Several years ago, I encountered a girl called Betony, and it struck me immediately what a marvelous girl’s name it made.

Her sister had the equally beautiful name of Aster — but that’s another story.

Betony comes from Late Latin betonica, itself from the classical vetonnica. Pliny recorded that this was the name given to the plant by the Gauls, who were said to have named it after the Vettones — a Celtiberian tribe — whom they claimed were the first to discover its properties.

Whatever the truth of the origins of its name, it is known that betony has been one of the most prized of all herbs since ancient times; its reknown was so great that it was believed that even animals knew of its powers, and a stag injured by an arrow — but not killed — would seek out betony, eat it, and be healed.

The Anglo-Saxons, in particular, valued it above all other herbs.

By the Middle Ages, it was regarded as a panacea, and used to treat almost anything, from dog-bites to toothache, jaundice to gout.

An old saying, originating in Sussex, was, ‘sell your coat and buy betony’, testimony to the high esteem in which it was held.

No physic garden was ever without it, and even today, it can still be found growing around the ruins of monasteries.

By the 20th century, it had become neglected, but modern herbalists are using it once more, and incorporating it in treatments for some headaches and neuralgia, as well as anxiety — always among its foremost uses.

A weak betony tea (not all that dissimilar in taste to normal tea) taken three times a day is still reckoned a good treatment for tension-related headaches and to soothe period pain.

It is also still considered useful for treating diarrhoea and indigestion.

Be warned though, fresh leaves are said to cause intoxication, and it is not a herb to be used in pregnancy.

But in the days of yore, betony wasn’t just rated for its medicinal qualities.
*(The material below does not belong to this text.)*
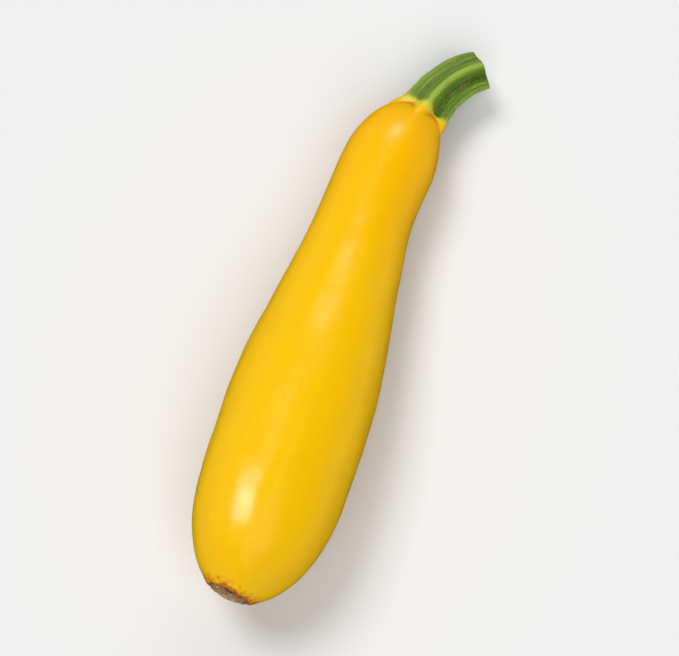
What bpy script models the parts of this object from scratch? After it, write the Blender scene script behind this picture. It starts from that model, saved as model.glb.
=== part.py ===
"""A yellow summer squash, as picked, lying on its side. Metres, +Z up.

The fruit and its stem are shaped round one spine. A place on the spine is its distance from the
top of the fruit, under the stem, so places on the stem are negative and the blossom end is at
FRUIT_LENGTH. The stem end points along +X, and the origin is on the ground, in the middle of the
flat spot that the fruit lies on.
"""

import math

import bmesh
import bpy
from mathutils import Matrix, Vector

# Outline of the fruit
FRUIT_LENGTH = 0.198
NECK_RADIUS = 0.0172
BELLY_RADIUS = 0.0266
SWELL_START = 0.0415
SWELL_END = 0.1255
SHOULDER_LENGTH = 0.027
SHOULDER_POWER = 1.8
BLOSSOM_CAP_LENGTH = 0.061
BLOSSOM_CAP_POWER = 3.0
BLOSSOM_CAP_ROOT = 1.8

# Lobes run the whole length, in line with the stem's ridges. Their height is a share of the radius.
LOBES = 5
LOBE_SHARE = 0.010
TOP_LOBE_SHARE = 0.030
TOP_LOBE_FADE = 0.016

# A grown thing's slow unevenness: each wave's count round the fruit, its twist in radians for each
# metre of length, and where it starts
UNEVEN_SHARE = 0.005
UNEVEN_WAVES = ((2, 40, 0), (3, -55, 1))

# Bends of the spine, which all lie in one level plane
TOP_BEND = math.radians(15)
TOP_BEND_START = 0.0525
TOP_SHIFT = 0.0016
TOP_SHIFT_START = 0.010
BLOSSOM_BEND = math.radians(8)
BLOSSOM_BEND_START = 0.144
STEM_BEND_RADIUS = 0.037

# The stem: its shaft thickens towards the fruit, and then spreads on to it
STEM_LENGTH = 0.0255
END_RIDGE_RADIUS = 0.0081
END_GROOVE_RADIUS = 0.0064
TOP_RIDGE_RADIUS = 0.0095
TOP_GROOVE_RADIUS = 0.0072
RIDGE_SHARPNESS = 1.25
RIDGE_FOOT = 0.0066
GROOVE_FOOT = 0.0036
SPREAD_LENGTH = 0.0036
KNIFE_SLANT = math.radians(7)
KNIFE_MARGIN = 0.004

# The blossom scar, a disc with a low rim, sunk a little into its hollow
SCAR_RADIUS = 0.0074
SCAR_DROP = 0.0005
SCAR_RIM = 0.0003
SCAR_RIM_POWER = 8
SCAR_DISH = 0.0003
HOLLOW_RADIUS = 0.0088
HOLLOW_FLAT_RADIUS = 0.0060
HOLLOW_DEPTH = 0.0017

# How it lies
REST_PLACE = 0.112
NECK_DROP = math.radians(5.2)
FLAT_SPOT_DEPTH = 0.0006

GAP = 0.0003
FRUIT_SEGMENTS = 60
FRUIT_RINGS = 64
STEM_SEGMENTS = 40
STEM_WALL_RINGS = 21
STEM_UNDERSIDE_RINGS = 5
SCAR_SEGMENTS = 32
SCAR_RINGS = 12
GROUND_BLOCK = 0.250
KNIFE_SNAP = 0.00005
SLOPE_STEP = 1e-6
SHARP_ANGLE = math.radians(40)

YELLOW = (0.93, 0.50, 0.006)
GREEN = (0.13, 0.25, 0.022)
BROWN = (0.27, 0.14, 0.055)

UP = Vector((0, 0, 1))
LOBE_START = math.radians(90)


def smooth(x):
    """Rises from 0 to 1 as x does, level at both ends."""
    x = min(max(x, 0.0), 1.0)
    return x * x * (3 - 2 * x)


def spine(place):
    """The spine's centre at a place, and the level direction across it."""
    top_across = TOP_BEND * TOP_BEND_START / 2
    if place < 0:
        turn = TOP_BEND - place / STEM_BEND_RADIUS
        along = STEM_BEND_RADIUS * (math.sin(TOP_BEND) - math.sin(turn))
        across = top_across + STEM_BEND_RADIUS * (math.cos(TOP_BEND) - math.cos(turn))
    elif place < TOP_BEND_START:
        share = 1 - place / TOP_BEND_START
        turn = TOP_BEND * share
        along = place
        across = top_across * share**2
    else:
        bent_length = FRUIT_LENGTH - BLOSSOM_BEND_START
        share = max(0.0, place - BLOSSOM_BEND_START) / bent_length
        turn = BLOSSOM_BEND * share**2
        along = place
        across = -BLOSSOM_BEND * bent_length / 3 * share**3
    across += TOP_SHIFT * smooth(1 - place / TOP_SHIFT_START)
    centre = Vector((REST_PLACE - along, -across, 0))
    return centre, Vector((math.sin(turn), math.cos(turn), 0))


def round_point(place, angle, radius):
    """A point at an angle round the spine, counted from its level side upwards."""
    centre, side = spine(place)
    return centre + radius * (math.cos(angle) * side + math.sin(angle) * UP)


def mean_radius(place):
    """The fruit's mean radius: a neck that swells to the belly, with a round cap at each end."""
    swell = smooth((place - SWELL_START) / (SWELL_END - SWELL_START))
    body = NECK_RADIUS + (BELLY_RADIUS - NECK_RADIUS) * swell
    shoulder = max(0.0, 1 - place / SHOULDER_LENGTH)
    blossom = max(0.0, 1 - (FRUIT_LENGTH - place) / BLOSSOM_CAP_LENGTH)
    top_cap = math.sqrt(1 - shoulder**SHOULDER_POWER)
    return body * top_cap * (1 - blossom**BLOSSOM_CAP_POWER) ** (1 / BLOSSOM_CAP_ROOT)


def skin_radius(place, angle):
    """The mean radius with the lobes, highest under the stem, and the unevenness."""
    lobe_share = LOBE_SHARE + TOP_LOBE_SHARE * math.exp(-place / TOP_LOBE_FADE)
    lobes = lobe_share * math.cos(LOBES * (angle - LOBE_START))
    uneven = sum(math.sin(count * angle + twist * place + start) for count, twist, start in UNEVEN_WAVES)
    return mean_radius(place) * (1 + lobes + UNEVEN_SHARE * uneven)


def hollow_depth(distance):
    """How deep the blossom end is pressed in, at a distance from its middle."""
    wall = (distance - HOLLOW_FLAT_RADIUS) / (HOLLOW_RADIUS - HOLLOW_FLAT_RADIUS)
    return HOLLOW_DEPTH * (1 - smooth(wall))


def fruit_point(place, angle):
    """A point of the fruit's skin."""
    radius = skin_radius(place, angle)
    if place > FRUIT_LENGTH / 2:
        place -= hollow_depth(radius)
    return round_point(place, angle, radius)


def ridge_share(angle):
    """1 on the crests of the stem's ridges, and 0 in the grooves between them."""
    return ((1 + math.cos(LOBES * (angle - LOBE_START))) / 2) ** RIDGE_SHARPNESS


def foot_place(ridge):
    """Where the stem's wall ends on the fruit: further down it on a ridge, where ridge is 1."""
    return GROOVE_FOOT + (RIDGE_FOOT - GROOVE_FOOT) * ridge


def shaft_radius(place, ridge):
    """The stem without its spread foot."""
    thick = 1 + place / STEM_LENGTH
    high = END_RIDGE_RADIUS + (TOP_RIDGE_RADIUS - END_RIDGE_RADIUS) * thick
    low = END_GROOVE_RADIUS + (TOP_GROOVE_RADIUS - END_GROOVE_RADIUS) * thick
    return low + (high - low) * ridge


def stem_wall_point(share, angle):
    """A point of the stem's wall. The share runs from 0, past the knife cut, to 1, on the fruit."""
    ridge = ridge_share(angle)
    foot = foot_place(ridge)
    end = -STEM_LENGTH - KNIFE_MARGIN
    place = end + (foot - end) * share
    spread = skin_radius(foot, angle) - shaft_radius(foot, ridge)
    radius = shaft_radius(place, ridge) + spread * math.exp((place - foot) / SPREAD_LENGTH)
    return round_point(place, angle, radius)


def stem_underside_point(share, angle):
    """A point just clear of the fruit's top. The share runs from 0, at the foot, to 1, in the middle."""
    place = foot_place(ridge_share(angle)) * (1 - share) ** 2
    slope = (mean_radius(place + SLOPE_STEP) - mean_radius(place)) / SLOPE_STEP
    steep = math.hypot(1, slope)
    radius = skin_radius(place, angle) + GAP / steep * (1 - share)
    return round_point(place - GAP * slope / steep, angle, radius)


def scar_point(turn, angle):
    """A point of the disc. Its face is where turn is over a right angle, and its back is the rest."""
    share = math.sin(turn)
    distance = SCAR_RADIUS * share
    cap = (1 - (distance / BELLY_RADIUS) ** BLOSSOM_CAP_ROOT) ** (1 / BLOSSOM_CAP_POWER)
    dome = FRUIT_LENGTH - BLOSSOM_CAP_LENGTH * (1 - cap)
    if turn > math.pi / 2:
        rim = SCAR_RIM * (1 - share**SCAR_RIM_POWER)
        rise = rim - SCAR_DROP - SCAR_DISH * (1 - share**2) ** 2
    else:
        rise = GAP - hollow_depth(distance)
    return round_point(dome + rise, angle, distance)


def add_object(name, bm, collection, parent=None, material=None):
    """Makes a smooth-shaded object of the mesh, in its parent's frame."""
    mesh = bpy.data.meshes.new(name)
    bm.to_mesh(mesh)
    bm.free()
    mesh.shade_smooth()
    mesh.set_sharp_from_angle(angle=SHARP_ANGLE)
    if material:
        mesh.materials.append(material)
    made = bpy.data.objects.new(name, mesh)
    made.parent = parent
    collection.objects.link(made)
    return made


def add_material(name, colour, roughness):
    material = bpy.data.materials.new(name)
    material.use_nodes = True
    shader = material.node_tree.nodes["Principled BSDF"]
    shader.inputs["Base Color"].default_value = (*colour, 1)
    shader.inputs["Roughness"].default_value = roughness
    shader.inputs["Metallic"].default_value = 0
    material.diffuse_color = (*colour, 1)
    return material


def ball(segments, rings):
    """A ball, and for each of its points the turn down from its top and the angle round its axis."""
    bm = bmesh.new()
    bmesh.ops.create_uvsphere(bm, u_segments=segments, v_segments=rings, radius=1)
    spots = []
    for vert in bm.verts:
        turn = math.acos(min(max(vert.co.z, -1.0), 1.0))
        spots.append((vert, turn, math.atan2(vert.co.y, vert.co.x)))
    return bm, spots


def fruit_mesh():
    """The fruit, whose rings crowd at its two ends."""
    bm, spots = ball(FRUIT_SEGMENTS, FRUIT_RINGS)
    for vert, turn, angle in spots:
        vert.co = fruit_point(FRUIT_LENGTH * (1 - math.cos(turn)) / 2, angle)
    return bm


def cut_with_knife(bm):
    """Cuts the stem straight across, at the knife's slant."""
    centre, side = spine(-STEM_LENGTH)
    out = Matrix.Rotation(KNIFE_SLANT, 3, UP) @ side.cross(UP)
    bmesh.ops.bisect_plane(
        bm,
        geom=[*bm.verts, *bm.edges, *bm.faces],
        dist=KNIFE_SNAP,
        plane_co=centre,
        plane_no=out,
        clear_outer=True,
    )
    bmesh.ops.holes_fill(bm, edges=[edge for edge in bm.edges if edge.is_boundary])
    bmesh.ops.recalc_face_normals(bm, faces=bm.faces)


def stem_mesh():
    """The ridged stem, with its underside just clear of the fruit."""
    rings = STEM_WALL_RINGS + STEM_UNDERSIDE_RINGS
    bm, spots = ball(STEM_SEGMENTS, rings)
    for vert, turn, angle in spots:
        ring = round(rings * turn / math.pi)
        if ring < STEM_WALL_RINGS:
            vert.co = stem_wall_point(ring / STEM_WALL_RINGS, angle)
        else:
            vert.co = stem_underside_point((ring - STEM_WALL_RINGS) / STEM_UNDERSIDE_RINGS, angle)
    cut_with_knife(bm)
    return bm


def scar_mesh():
    """The corky disc."""
    bm, spots = ball(SCAR_SEGMENTS, SCAR_RINGS)
    for vert, turn, angle in spots:
        vert.co = scar_point(turn, angle)
    return bm


def add_ground_cutter(collection):
    """A block whose top is the ground."""
    bm = bmesh.new()
    bmesh.ops.create_cube(bm, size=GROUND_BLOCK)
    ground = add_object("ground", bm, collection)
    ground.location.z = -GROUND_BLOCK / 2
    ground.hide_render = True
    ground.display_type = "WIRE"
    return ground


def press_flat(fruit, ground):
    """Cuts the flat spot where the fruit would sink into the ground."""
    flat_spot = fruit.modifiers.new("flat spot", "BOOLEAN")
    flat_spot.operation = "DIFFERENCE"
    flat_spot.object = ground


def add_pose(collection):
    """An empty that holds the squash as it lies, with its neck a little lower than its belly."""
    pose = bpy.data.objects.new("lying_squash", None)
    radius = mean_radius(REST_PLACE)
    pose.location.x = radius * math.sin(NECK_DROP)
    pose.location.z = radius * math.cos(NECK_DROP) - FLAT_SPOT_DEPTH
    pose.rotation_euler.y = NECK_DROP
    collection.objects.link(pose)
    return pose


def build():
    for old in list(bpy.data.objects):
        bpy.data.objects.remove(old)
    squash = bpy.data.collections.new("yellow_squash")
    cutters = bpy.data.collections.new("cutters")
    for collection in (squash, cutters):
        bpy.context.scene.collection.children.link(collection)

    pose = add_pose(squash)
    yellow_skin = add_material("yellow_skin", YELLOW, roughness=0.35)
    green_stem = add_material("green_stem", GREEN, roughness=0.6)
    brown_cork = add_material("brown_cork", BROWN, roughness=0.85)
    fruit = add_object("fruit", fruit_mesh(), squash, pose, yellow_skin)
    press_flat(fruit, add_ground_cutter(cutters))
    add_object("stem", stem_mesh(), squash, pose, green_stem)
    add_object("blossom_scar", scar_mesh(), squash, pose, brown_cork)


build()
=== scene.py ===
"""The looks of a yellow summer squash, as picked and laid on a pale floor.

Every surface is a grid of points round the squash's spine. A place on the spine is its distance in
metres from the top of the fruit, so places on the stem are negative. Angles are counted round the
spine, from its level side upwards.
"""

import math

import bpy
import numpy as np
from mathutils import Matrix, Vector


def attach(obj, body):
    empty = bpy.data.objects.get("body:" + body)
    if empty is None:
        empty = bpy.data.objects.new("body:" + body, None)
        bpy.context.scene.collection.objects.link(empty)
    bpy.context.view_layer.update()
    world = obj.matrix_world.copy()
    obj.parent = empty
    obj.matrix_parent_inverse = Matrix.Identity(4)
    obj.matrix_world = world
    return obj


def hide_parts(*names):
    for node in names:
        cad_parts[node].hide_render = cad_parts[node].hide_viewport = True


TURN = 2 * math.pi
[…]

It was considered to be a powerful herb of magic, offering protection against ‘the dark arts’ and ‘evil spirits’.

As a result, it was often planted in churchyards, and by houses. People would wear it to guard against ‘fearful visions’ and to drive away ‘devils and despair’.

Even today, many witches and druids still use betony to protect the soul and the body against harm.

A further interesting ancient folk belief regarding betony was that snakes would fight and kill each other wherever betony had been planted in a ring.

As a girl’s name, Betony is very rare, and what use it has seen has largely been since the 1970s.

But with poor old Betty now seemingly thoroughly out to pasture, and Betsy only just starting to rise again in the UK, Betony — with all its rich and evocative layers of meaning — could be seen as providing a distinctly contemporary alternative.